Snoring is an annoying act, especially for the person who listens to it every night—or maybe they’re lucky enough to fall asleep before you and don’t hear it. While snoring is annoying, if the snorer repeatedly stops breathing for brief moments throughout the night, it can lead to heart disease.
What is Sleep Apnea?
Sleep apnea occurs when a person’s breathing pauses every five to 30 minutes per hor or more during sleep. When these episodes of pauses in breathing, the sleeper will wake up because they gasp for air. This prevents restful sleep and is commonly associated with high blood pressure, arrhythmia, stroke and heart failure.
Approximately one in five adults suffer from mild to moderate sleep apnea, with more men suffering from this condition than women. The most common type is obstructive sleep apnea (OSA) in which weight on the upper chest and neck contributes to blocking the flow of air. OSA is associated with obesity, which is a major risk factor for heart disease and stroke.
The Connection Between Sleep Apnea and Heart Disease
Sleep apnea can lead to heart attacks, which cause people to die in the middle of the night due to low oxygen or the stress of waking up frequently during sleep. As you might know, heart disease is the leading cause of death in America, while stroke takes fourth place for the cause of death and a leading cause of disability—high blood pressure is a major risk in both conditions.

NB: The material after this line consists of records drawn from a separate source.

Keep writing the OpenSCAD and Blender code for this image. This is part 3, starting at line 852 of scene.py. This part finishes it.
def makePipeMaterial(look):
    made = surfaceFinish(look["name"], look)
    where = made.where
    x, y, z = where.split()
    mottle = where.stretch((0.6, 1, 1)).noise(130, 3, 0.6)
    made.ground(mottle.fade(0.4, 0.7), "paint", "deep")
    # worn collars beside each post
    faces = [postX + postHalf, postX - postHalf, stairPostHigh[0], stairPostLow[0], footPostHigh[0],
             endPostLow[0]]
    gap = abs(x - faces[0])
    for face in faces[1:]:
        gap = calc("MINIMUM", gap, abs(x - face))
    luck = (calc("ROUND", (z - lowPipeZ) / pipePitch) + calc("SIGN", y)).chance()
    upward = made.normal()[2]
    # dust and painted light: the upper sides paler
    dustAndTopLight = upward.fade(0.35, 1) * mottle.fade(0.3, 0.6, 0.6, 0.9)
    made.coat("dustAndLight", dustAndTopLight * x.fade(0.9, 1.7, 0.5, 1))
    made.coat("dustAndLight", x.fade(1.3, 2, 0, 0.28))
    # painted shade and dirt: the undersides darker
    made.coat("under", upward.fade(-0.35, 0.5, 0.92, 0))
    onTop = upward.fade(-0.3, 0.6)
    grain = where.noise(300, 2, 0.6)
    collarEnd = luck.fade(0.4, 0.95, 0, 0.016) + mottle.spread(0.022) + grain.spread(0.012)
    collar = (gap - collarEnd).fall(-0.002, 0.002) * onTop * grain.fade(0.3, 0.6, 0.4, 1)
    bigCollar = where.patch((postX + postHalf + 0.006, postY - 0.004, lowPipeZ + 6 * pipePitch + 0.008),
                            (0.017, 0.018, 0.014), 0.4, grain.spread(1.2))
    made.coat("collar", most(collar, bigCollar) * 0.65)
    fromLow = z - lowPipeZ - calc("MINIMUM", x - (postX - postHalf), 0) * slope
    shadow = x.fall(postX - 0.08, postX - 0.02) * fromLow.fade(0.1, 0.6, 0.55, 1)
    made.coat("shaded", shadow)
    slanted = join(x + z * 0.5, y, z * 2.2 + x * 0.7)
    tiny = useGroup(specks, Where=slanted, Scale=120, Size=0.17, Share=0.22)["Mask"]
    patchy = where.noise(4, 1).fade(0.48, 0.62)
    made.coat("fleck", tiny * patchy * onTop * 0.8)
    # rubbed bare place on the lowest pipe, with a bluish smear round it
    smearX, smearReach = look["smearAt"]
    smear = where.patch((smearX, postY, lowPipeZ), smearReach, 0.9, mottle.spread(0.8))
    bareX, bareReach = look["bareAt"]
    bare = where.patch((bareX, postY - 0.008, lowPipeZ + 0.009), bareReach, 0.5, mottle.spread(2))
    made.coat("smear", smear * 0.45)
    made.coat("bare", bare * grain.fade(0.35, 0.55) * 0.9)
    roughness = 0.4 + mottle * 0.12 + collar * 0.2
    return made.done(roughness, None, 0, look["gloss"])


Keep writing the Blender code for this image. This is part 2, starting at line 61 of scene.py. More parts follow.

The relationship between sleep apnea, hypertension and cardiovascular disease is very strong, which makes it vital that everyone understand this connection and seek treatment immediately.
Treatment for Sleep Apnea
To help minimize your chances of heart disease, it is important to receive proper treatment for your sleep apnea. While the most common treatment option is CPAP therapy, many people are non-compliant, meaning they can’t deal with the treatment or it is uncomfortable. An improved option for treatment from Dr. Foster is oral appliance therapy. Like a mouth guard in appearance, an oral appliance works to prevent your tongue from falling over your through during sleep. This helps to open the airway and keep you breathing throughout the night.